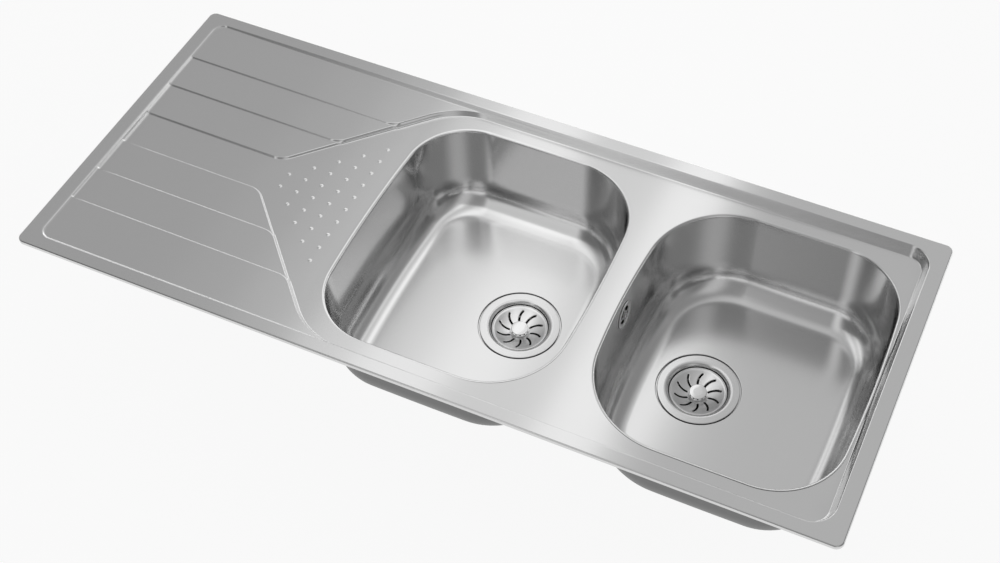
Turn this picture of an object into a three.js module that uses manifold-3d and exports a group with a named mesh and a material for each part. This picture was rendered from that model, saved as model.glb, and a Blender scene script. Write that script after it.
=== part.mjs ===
// Inset kitchen sink with two bowls and a stepped drainer.
// Millimetres. X runs along the sink, with the drainer at -X and the bowls at +X,
// +Y is the back and +Z is up. The origin is the centre of the rim's outline on the
// worktop's surface, so what is above Z = 0 stands on the worktop.

import * as THREE from 'three';
import { mergeVertices } from 'three/addons/utils/BufferGeometryUtils.js';
import Module from 'manifold-3d';

const wasm = await Module();
wasm.setup();

// ---------------------------------------------------------------- driving dimensions

const GAP = 0.3; // clearance between pieces that touch on the real sink
const SHEET = 1.0; // stainless sheet of the deck and the bowls

// Deck: outline, rim and recess
const LENGTH = 1160;
const WIDTH = 500;
const CORNER_RADIUS = 11;
const RIM_HEIGHT = 6; // rim's top above the worktop
const RIM_AT_ENDS = 22.2; // flat rim at the two short sides
const RIM_AT_SIDES = 20.2; // flat rim at the front and the back
const RECESS_RADIUS_DRAINER = 17;
const RECESS_RADIUS_BOWLS = 32;
const RECESS_WALL_RUN = 0.48; // the recess wall leans in this much for each mm of drop
const DECK_DROP = 14.6; // deck round the bowls, below the rim's top

// Drainer: a centre channel between panels that step up towards the front and the back
const CHANNEL_HALF_WIDTH = 31.4;
const PANEL_PITCH = 60.8;
const OUTER_PANEL_DROP = 2.0; // outermost panel below the rim's top, at the drainer's end
const PANEL_STEP = 2.2;
const STEPS_PER_SIDE = 3;
const PANEL_FALL = 0.0124; // drop of a panel for each mm towards the bowls
const FALL_END_GAP = 1.5; // from the falling channel's end to the left bowl's wall
const DIAGONAL_ANGLE = THREE.MathUtils.degToRad(46.5);
const DIAGONAL_REACH = 159.5; // from the diagonals' start at the channel to the left bowl's wall
const PANEL_BEND_RADIUS = 30; // a panel's corner between its step and the diagonal
const MERGE_RADIUS = 110; // the diagonal swings into the recess wall
const MERGE_INSET = 3.8; // end of that swing, inside the recess's top edge

// Raised dots beside the left bowl: each column has two more than the one before it
const DOT_COLUMNS = 5;
const DOT_REACH = 136.3; // from the first column to the left bowl's wall
const DOT_PITCH_X = 25.9;
const DOT_PITCH_Y = 24.8;
const DOT_RADIUS = 2.4;
const DOT_HEIGHT = 1.1;

// Bowls: sizes of the opening at the wall, below its rolled edge
const BOWL_LENGTH_X = 338;
const BOWL_SIDE_MARGIN = 29.8; // from the bowl's wall to the recess's top edge, front and back
const BOWL_END_MARGIN = 15.8; // the same at the right bowl's end
const BOWL_SPACING = 39.5; // between the two bowls' walls
const BOWL_CORNER_RADIUS = 88;
const BOWL_SIDE_RADIUS = 2000; // the sides of the opening bulge slightly
const BOWL_EDGE_ROLL = 4;
const BOWL_WALL_DRAFT = THREE.MathUtils.degToRad(2.4);
const BOWL_FLOOR_FILLET = 42;
const BOWL_FLOOR_DROP = 156; // bowl floor below the rim's top
const DRAIN_OFFSET = 54; // drain from its bowl's middle, towards the other bowl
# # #
DESCRIPTION OF THE TASK:
Look at the material above and copy, word for word, its lines from the first through the one containing "on the worktop.".

SOLUTION TO THE PROBLEM:
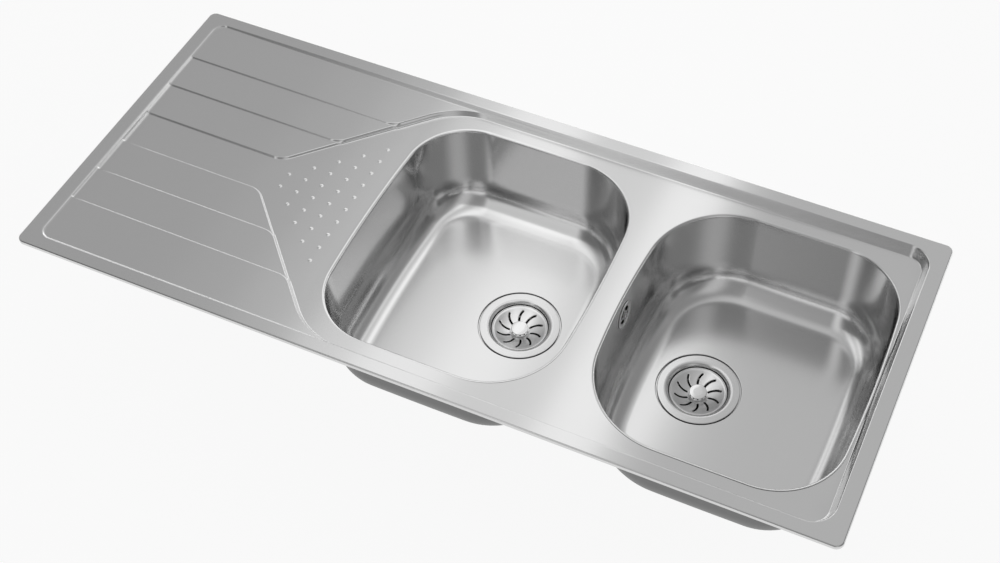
Turn this picture of an object into a three.js module that uses manifold-3d and exports a group with a named mesh and a material for each part. This picture was rendered from that model, saved as model.glb, and a Blender scene script. Write that script after it.
=== part.mjs ===
// Inset kitchen sink with two bowls and a stepped drainer.
// Millimetres. X runs along the sink, with the drainer at -X and the bowls at +X,
// +Y is the back and +Z is up. The origin is the centre of the rim's outline on the
// worktop's surface, so what is above Z = 0 stands on the worktop.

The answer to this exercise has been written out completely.